Come si può ascoltare nel webcast IPCC (qui, selezionare poi a destra 16.08.07, 6. Research and systematic observation, cliccare sul video – selezionare Inglese per chi non conosce il francese) dopo l’introduzione del Chair la richiesta di emendamento per sostituire “noted” con “welcomed” è arrivata dal rappresentante delle Maldive, in rappresentanza dei paesi OASIS (19 piccoli Stati insulari): Proposta appoggiata dai rappresentanti dell’ILAC (8 stati dell’Alliance of Latin America and the Caribbean), LDCs (Least Developed Countries, 47 Paesi più poveri), dell’Environmental Integrity Group (Messico, Liechtenstein, Monaco, Repubblica di Corea, Svizzera e Georgia), e in più Norvegia, Giamaica, Nepal, Unione Europea, Canada, Nuova Zelanda, Ghana, Sudafrica, Tanzania, Zambia e Argentina.

La contrarietà è stata espressa solo da Arabia Saudita, Kuwait, Federazione Russa e Stati Uniti; con quest’ultimi (47.10) che hanno aggiunto che “L’accettazione del Sommario dei decisori politici del rapporto IPCC non implica che gli Stati Uniti l’abbiano approvato tutto il rapporto e i suoi contenuti specifici”. Solo 4 paesi, e non è un caso che si tratti di Paesi in cui l’industria e gli interessi economici legati ai combustibili fossili giocano un ruolo rilevante.

Il rappresentante dell’Arabia Saudita (minuto 56) ha fatto capire come la parola “noted” invece di “welcomed” era un compromesso nell’ambito di un negoziato in cui erano state prese altre decisioni, e che se si ridiscuteva questa parola, si sarebbe ridiscusso tutto. Ha inoltre dichiarato in modo sornione e velatamente minaccioso “se discutiamo su una parola, non oso immaginare cosa succederà quando andremo nella sostanza vera del lavoro sull’implementazione dell’Accordo di Parigi che sarà da adottare la prossima settimana…”.

Il dibattito è stato teso con il Chair visibilmente in difficoltà e alla ricerca di una via d’uscita. Un’altra rappresentante dei piccoli stati insulari ha definito ridicolo il fatto che l’UNFCCC, che ha richiesto il rapporto, lo debba poi riconoscere in modo neutro e non favorevole; ricevendo un applauso significativo sugli schieramenti in campo.

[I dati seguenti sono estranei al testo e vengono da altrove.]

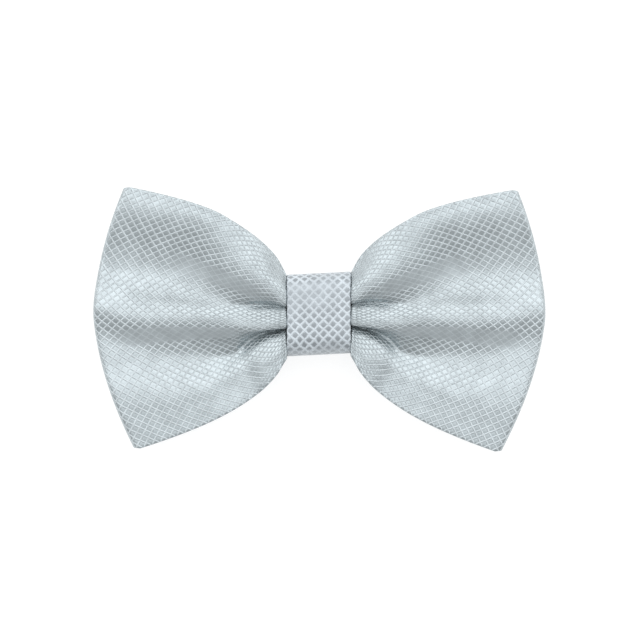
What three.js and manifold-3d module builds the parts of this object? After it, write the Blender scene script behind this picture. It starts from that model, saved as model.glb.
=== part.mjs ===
// Pre-tied bow tie, lying on its back. Millimetres: X runs across the bow, Y up it, and Z out of its front.
// The origin is the middle of the flat lap behind the knot, the face that rests on a table.
// One strip of cloth is folded to a flat loop and gathered at the waist, a band of the same cloth goes round
// the waist, and a bent spring strip between the two holds a shirt collar.
import * as THREE from "three";
import { mergeVertices } from "three/addons/utils/BufferGeometryUtils.js";
import Module from "manifold-3d";

const wasm = await Module();
wasm.setup();

// Driving dimensions of the bow
const CLOTH = 1.0; // thickness of the folded cloth
const CLOTH_LENGTH = 52.6; // along the cloth from the waist to the outer fold
const CLOTH_HEIGHT = 70; // width of the strip, bottom edge to top edge
const MIDDLE = 22; // the tables' middle station, along the cloth from the waist
const WAIST_X = 9.0; // where the gathers leave the solid waist
const FOLD_RADIUS = 1.3; // bend of the outer fold, at the middle of the cloth
const EDGE_LAG = 0.5; // how much the top and bottom edges fall behind near the waist
const LAG_POWER = 1.5; // how fast that lag fades towards the middle of the cloth

// Driving dimensions of the knot
const GAP = 0.3; // clearance between neighbouring pieces
const BAND_HALF_WIDTH = 8.45;
const BAND_HALF_HEIGHT = 10.8;
const BAND_CLOTH = 1.2;
const BAND_BACK_Z = 1.0;
const BAND_FRONT_Z = 14.6;
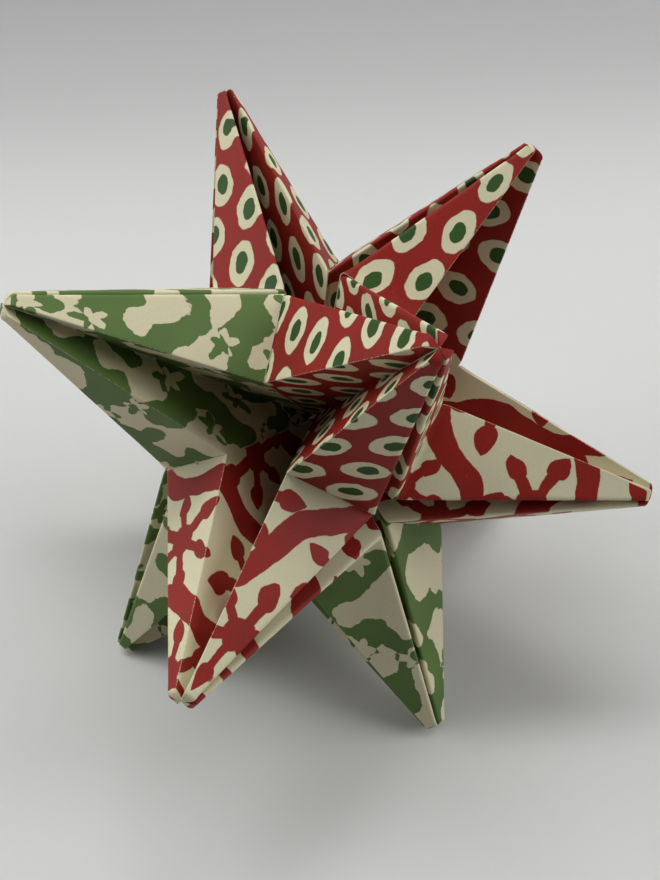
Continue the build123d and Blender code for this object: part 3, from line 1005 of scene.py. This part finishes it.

Dopo un’ora e 10 minuti di discussione in un gruppo ristretto, al ritorno in Plenaria, dopo aver tentato una mediazione in cui si cambiava un po’ la frase (senza cambiare la sostanza), il Chair ha preso atto della mancanza di consenso, e secondo le regole dell’IPCC questo ha portato a non approvare il documento su “Research and systematic observation” proposto.

Molti paesi sono quindi intervenuti per mettere agli atti della seduta il loro disappunto, l’importanza del lavoro dell’IPCC e la loro piena accettazione dell’ultimo suo Rapporto. Ma il recepimento formale da parte dell’intero UNFCCC dei risultati della ricerca scientifica sul clima è rimandata ad una prossima riunione SBSTA (a meno di colpi di scena nella prossima settimana in cui si incontreranno i rappresentanti politici).

In conclusione, i Paesi che non vogliono agire contro il cambiamento climatico sono pochi, rappresentano meno del 7% della popolazione mondiale; sono sempre più isolati e costretti a combattere sulle parole con cui si accettano i risultati della scienza del clima. Risultati che ormai sono chiari e mostrano che non c’è altro tempo da perdere.

La prossima settimana si vedrà se questa schermaglia lessicale sarà stata il sintomo di una frattura più grave su punti più sostanziali dell’Accordo di Parigi, o se sarà ricordata come uno degli ultimi tentativi di negare l’evidenza.